INFORMATION SUPPLIED =>
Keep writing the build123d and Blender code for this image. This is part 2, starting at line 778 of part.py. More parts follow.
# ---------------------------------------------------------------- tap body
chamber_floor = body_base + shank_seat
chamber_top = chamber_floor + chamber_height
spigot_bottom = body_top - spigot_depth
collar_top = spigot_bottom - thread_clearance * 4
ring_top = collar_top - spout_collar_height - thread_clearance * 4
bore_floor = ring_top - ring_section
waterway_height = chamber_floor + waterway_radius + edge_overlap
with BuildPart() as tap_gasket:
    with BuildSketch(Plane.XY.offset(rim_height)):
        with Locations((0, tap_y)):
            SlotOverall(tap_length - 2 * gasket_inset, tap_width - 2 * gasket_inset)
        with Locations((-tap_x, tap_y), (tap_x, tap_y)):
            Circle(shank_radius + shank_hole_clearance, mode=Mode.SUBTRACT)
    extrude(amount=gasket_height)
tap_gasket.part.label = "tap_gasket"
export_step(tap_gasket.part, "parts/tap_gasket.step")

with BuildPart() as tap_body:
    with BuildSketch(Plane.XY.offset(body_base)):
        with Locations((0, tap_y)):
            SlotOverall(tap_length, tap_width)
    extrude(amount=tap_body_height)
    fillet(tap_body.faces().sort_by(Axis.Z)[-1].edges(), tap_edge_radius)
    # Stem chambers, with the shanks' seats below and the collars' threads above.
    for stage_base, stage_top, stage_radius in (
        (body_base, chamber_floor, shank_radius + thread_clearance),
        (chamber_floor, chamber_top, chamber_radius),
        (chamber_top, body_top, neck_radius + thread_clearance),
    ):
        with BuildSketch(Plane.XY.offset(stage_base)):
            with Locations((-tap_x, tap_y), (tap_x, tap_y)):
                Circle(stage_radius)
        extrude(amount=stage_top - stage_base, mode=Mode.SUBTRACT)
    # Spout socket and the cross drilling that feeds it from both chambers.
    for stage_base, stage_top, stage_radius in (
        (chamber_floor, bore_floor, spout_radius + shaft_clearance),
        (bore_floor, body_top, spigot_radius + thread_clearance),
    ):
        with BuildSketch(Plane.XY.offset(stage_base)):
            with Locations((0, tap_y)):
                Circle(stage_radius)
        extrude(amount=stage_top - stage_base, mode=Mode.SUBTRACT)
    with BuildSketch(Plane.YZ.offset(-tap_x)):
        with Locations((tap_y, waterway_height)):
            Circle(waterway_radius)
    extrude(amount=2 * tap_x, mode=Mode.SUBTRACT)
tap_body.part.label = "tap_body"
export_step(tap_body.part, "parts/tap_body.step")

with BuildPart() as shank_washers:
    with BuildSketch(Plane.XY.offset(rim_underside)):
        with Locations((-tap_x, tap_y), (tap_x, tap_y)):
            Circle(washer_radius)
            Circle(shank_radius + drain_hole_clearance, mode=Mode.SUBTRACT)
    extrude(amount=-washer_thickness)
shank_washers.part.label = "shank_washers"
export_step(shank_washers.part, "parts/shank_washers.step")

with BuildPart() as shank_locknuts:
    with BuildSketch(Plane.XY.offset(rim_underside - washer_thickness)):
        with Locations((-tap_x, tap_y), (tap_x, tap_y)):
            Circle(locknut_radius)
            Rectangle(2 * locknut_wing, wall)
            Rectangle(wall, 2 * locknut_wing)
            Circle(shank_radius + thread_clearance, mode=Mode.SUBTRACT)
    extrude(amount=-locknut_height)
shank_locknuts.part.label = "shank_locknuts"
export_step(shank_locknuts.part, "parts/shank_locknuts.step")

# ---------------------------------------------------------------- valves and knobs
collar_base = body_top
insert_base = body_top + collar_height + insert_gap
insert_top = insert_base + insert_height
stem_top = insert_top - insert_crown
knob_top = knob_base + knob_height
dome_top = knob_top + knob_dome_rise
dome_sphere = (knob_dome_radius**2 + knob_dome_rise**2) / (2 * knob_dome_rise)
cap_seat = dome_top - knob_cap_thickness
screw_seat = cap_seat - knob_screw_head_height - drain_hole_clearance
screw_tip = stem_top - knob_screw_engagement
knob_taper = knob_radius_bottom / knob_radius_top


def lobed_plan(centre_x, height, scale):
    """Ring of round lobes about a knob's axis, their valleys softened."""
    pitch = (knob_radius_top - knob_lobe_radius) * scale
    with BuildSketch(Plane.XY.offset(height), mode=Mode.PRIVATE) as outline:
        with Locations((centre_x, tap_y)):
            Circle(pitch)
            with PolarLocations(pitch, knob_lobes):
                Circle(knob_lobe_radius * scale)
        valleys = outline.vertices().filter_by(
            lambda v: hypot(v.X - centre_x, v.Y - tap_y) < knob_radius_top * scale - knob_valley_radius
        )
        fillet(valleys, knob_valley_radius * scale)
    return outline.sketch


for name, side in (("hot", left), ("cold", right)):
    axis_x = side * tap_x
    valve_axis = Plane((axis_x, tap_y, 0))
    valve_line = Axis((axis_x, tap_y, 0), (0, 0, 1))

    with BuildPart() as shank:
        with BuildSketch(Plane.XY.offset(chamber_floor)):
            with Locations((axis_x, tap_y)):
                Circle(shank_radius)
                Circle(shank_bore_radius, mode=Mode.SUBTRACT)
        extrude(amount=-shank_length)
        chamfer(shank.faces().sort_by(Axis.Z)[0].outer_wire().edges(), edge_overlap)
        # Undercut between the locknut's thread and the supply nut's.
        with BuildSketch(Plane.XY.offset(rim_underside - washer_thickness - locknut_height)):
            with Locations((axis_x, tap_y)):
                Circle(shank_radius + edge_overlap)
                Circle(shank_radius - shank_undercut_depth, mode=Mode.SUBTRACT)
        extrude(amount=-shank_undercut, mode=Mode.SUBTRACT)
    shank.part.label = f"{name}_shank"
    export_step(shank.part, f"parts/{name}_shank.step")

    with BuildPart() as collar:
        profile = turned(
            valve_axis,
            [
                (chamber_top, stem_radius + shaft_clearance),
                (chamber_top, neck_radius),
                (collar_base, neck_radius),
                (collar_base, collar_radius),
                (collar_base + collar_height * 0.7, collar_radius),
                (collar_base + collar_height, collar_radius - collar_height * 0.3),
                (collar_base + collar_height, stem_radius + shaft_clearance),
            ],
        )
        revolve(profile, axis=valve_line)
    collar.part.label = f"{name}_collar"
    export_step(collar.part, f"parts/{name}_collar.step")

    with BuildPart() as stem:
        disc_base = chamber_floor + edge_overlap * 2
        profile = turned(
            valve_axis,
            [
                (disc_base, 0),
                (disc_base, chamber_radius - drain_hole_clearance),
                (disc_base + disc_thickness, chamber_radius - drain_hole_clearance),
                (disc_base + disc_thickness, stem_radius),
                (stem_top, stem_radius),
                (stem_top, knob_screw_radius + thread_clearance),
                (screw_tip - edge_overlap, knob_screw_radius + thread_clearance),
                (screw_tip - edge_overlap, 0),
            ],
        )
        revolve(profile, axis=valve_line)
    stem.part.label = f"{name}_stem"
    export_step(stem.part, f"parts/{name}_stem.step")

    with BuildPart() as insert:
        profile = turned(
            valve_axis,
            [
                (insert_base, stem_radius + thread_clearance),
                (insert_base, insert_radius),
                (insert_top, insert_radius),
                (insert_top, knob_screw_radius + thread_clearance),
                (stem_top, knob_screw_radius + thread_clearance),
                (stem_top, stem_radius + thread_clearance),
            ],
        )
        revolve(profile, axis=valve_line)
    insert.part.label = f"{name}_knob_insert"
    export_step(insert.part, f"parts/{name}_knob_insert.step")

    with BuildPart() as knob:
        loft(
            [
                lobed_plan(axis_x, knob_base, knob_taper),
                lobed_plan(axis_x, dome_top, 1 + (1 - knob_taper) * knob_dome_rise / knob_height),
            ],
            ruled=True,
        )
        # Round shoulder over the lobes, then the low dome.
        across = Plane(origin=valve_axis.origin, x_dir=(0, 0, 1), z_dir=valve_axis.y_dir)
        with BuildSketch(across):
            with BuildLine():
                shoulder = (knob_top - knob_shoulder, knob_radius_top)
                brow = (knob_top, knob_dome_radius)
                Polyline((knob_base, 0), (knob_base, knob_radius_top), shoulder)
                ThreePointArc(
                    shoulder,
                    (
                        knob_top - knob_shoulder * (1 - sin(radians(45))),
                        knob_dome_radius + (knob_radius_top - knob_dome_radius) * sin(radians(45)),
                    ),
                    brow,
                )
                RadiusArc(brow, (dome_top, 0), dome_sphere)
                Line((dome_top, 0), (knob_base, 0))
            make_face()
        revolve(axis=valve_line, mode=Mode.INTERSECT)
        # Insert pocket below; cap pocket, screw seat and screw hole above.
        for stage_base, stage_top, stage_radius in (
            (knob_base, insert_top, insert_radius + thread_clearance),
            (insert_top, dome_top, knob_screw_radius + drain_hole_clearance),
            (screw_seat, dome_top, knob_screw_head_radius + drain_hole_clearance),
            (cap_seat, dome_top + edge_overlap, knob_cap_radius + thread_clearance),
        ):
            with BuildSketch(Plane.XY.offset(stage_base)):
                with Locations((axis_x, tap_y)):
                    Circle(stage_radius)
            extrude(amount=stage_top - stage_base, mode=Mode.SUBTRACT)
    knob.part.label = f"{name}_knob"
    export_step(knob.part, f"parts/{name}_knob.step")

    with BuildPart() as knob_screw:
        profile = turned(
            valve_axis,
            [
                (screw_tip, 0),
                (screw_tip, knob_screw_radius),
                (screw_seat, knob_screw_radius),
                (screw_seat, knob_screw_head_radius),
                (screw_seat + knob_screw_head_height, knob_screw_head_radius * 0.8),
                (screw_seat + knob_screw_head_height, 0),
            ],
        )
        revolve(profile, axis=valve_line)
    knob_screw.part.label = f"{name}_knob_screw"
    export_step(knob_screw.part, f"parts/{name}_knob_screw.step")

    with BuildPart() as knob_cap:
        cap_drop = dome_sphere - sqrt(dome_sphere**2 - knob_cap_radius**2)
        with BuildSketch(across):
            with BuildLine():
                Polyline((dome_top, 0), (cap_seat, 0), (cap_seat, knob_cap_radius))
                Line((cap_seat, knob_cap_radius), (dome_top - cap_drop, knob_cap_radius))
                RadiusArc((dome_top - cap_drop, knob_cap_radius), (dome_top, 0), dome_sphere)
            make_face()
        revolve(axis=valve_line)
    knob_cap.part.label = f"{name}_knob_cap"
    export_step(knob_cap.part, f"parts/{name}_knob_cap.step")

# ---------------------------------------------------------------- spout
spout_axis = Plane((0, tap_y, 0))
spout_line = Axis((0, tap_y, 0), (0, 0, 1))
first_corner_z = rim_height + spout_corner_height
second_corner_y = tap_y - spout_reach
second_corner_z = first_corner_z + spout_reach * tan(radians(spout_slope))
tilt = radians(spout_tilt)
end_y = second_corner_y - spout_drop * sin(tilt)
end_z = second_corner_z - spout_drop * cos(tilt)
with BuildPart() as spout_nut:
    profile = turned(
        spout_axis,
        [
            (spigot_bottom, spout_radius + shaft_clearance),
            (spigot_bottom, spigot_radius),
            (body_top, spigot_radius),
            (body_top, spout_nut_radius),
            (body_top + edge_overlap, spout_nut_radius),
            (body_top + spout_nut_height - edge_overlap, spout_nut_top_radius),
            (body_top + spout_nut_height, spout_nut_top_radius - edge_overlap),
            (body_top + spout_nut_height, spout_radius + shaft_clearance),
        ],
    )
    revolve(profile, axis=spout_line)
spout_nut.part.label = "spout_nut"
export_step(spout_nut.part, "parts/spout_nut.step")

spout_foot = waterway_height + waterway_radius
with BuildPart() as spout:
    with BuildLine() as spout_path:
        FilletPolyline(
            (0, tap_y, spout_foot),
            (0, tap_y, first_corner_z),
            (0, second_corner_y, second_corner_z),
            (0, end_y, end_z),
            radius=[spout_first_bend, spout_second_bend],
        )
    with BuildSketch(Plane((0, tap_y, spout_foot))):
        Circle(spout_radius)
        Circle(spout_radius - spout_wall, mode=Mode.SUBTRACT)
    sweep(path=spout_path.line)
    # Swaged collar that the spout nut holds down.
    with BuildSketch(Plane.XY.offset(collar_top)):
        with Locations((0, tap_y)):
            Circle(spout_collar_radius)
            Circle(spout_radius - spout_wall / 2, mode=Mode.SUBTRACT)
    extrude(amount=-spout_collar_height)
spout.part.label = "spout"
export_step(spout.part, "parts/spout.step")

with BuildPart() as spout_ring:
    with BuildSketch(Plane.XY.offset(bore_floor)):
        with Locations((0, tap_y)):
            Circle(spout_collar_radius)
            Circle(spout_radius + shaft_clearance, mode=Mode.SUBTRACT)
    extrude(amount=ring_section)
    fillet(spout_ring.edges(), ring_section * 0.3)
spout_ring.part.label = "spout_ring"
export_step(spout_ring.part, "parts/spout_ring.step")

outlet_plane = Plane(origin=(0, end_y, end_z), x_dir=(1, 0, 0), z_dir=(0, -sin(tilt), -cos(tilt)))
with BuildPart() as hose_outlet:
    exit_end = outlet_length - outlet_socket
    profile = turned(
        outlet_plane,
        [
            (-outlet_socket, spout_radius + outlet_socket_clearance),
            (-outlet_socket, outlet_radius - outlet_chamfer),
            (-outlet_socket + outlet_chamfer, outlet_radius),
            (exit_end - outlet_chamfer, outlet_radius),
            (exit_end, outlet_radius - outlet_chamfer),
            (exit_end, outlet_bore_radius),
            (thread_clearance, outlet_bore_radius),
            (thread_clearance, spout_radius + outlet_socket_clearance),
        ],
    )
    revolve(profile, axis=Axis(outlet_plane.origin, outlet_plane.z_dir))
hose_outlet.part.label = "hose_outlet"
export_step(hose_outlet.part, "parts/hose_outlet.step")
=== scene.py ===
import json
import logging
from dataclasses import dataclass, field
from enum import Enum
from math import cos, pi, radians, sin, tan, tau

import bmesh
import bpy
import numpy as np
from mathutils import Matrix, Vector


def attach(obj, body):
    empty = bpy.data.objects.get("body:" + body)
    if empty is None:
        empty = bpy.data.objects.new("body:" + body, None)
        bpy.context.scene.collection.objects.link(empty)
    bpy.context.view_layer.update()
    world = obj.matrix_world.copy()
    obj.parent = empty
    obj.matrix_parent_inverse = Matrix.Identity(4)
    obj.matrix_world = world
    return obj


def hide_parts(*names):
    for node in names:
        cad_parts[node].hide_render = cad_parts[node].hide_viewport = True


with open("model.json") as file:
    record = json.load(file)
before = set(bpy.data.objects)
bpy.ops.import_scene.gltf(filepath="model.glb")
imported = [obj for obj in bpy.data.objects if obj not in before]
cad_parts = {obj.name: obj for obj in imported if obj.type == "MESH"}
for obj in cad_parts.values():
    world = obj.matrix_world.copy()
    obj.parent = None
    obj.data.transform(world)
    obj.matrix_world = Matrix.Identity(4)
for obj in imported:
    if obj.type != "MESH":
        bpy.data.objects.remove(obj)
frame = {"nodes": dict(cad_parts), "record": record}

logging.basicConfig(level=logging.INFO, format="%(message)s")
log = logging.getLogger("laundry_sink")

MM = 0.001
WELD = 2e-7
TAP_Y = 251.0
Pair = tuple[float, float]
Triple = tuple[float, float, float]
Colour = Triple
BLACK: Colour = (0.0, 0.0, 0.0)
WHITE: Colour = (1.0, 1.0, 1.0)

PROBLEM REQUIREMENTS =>
Your task is to print the lines from the one containing "z_dir=(0, -sin(tilt), -cos(tilt)))" through the one containing "imported = [obj", exactly and with nothing added.

TASK ANSWER =>
outlet_plane = Plane(origin=(0, end_y, end_z), x_dir=(1, 0, 0), z_dir=(0, -sin(tilt), -cos(tilt)))
with BuildPart() as hose_outlet:
    exit_end = outlet_length - outlet_socket
    profile = turned(
        outlet_plane,
        [
            (-outlet_socket, spout_radius + outlet_socket_clearance),
            (-outlet_socket, outlet_radius - outlet_chamfer),
            (-outlet_socket + outlet_chamfer, outlet_radius),
            (exit_end - outlet_chamfer, outlet_radius),
            (exit_end, outlet_radius - outlet_chamfer),
            (exit_end, outlet_bore_radius),
            (thread_clearance, outlet_bore_radius),
            (thread_clearance, spout_radius + outlet_socket_clearance),
        ],
    )
    revolve(profile, axis=Axis(outlet_plane.origin, outlet_plane.z_dir))
hose_outlet.part.label = "hose_outlet"
export_step(hose_outlet.part, "parts/hose_outlet.step")
=== scene.py ===
import json
import logging
from dataclasses import dataclass, field
from enum import Enum
from math import cos, pi, radians, sin, tan, tau

import bmesh
import bpy
import numpy as np
from mathutils import Matrix, Vector


def attach(obj, body):
    empty = bpy.data.objects.get("body:" + body)
    if empty is None:
        empty = bpy.data.objects.new("body:" + body, None)
        bpy.context.scene.collection.objects.link(empty)
    bpy.context.view_layer.update()
    world = obj.matrix_world.copy()
    obj.parent = empty
    obj.matrix_parent_inverse = Matrix.Identity(4)
    obj.matrix_world = world
    return obj


def hide_parts(*names):
    for node in names:
        cad_parts[node].hide_render = cad_parts[node].hide_viewport = True


with open("model.json") as file:
    record = json.load(file)
before = set(bpy.data.objects)
bpy.ops.import_scene.gltf(filepath="model.glb")
imported = [obj for obj in bpy.data.objects if obj not in before]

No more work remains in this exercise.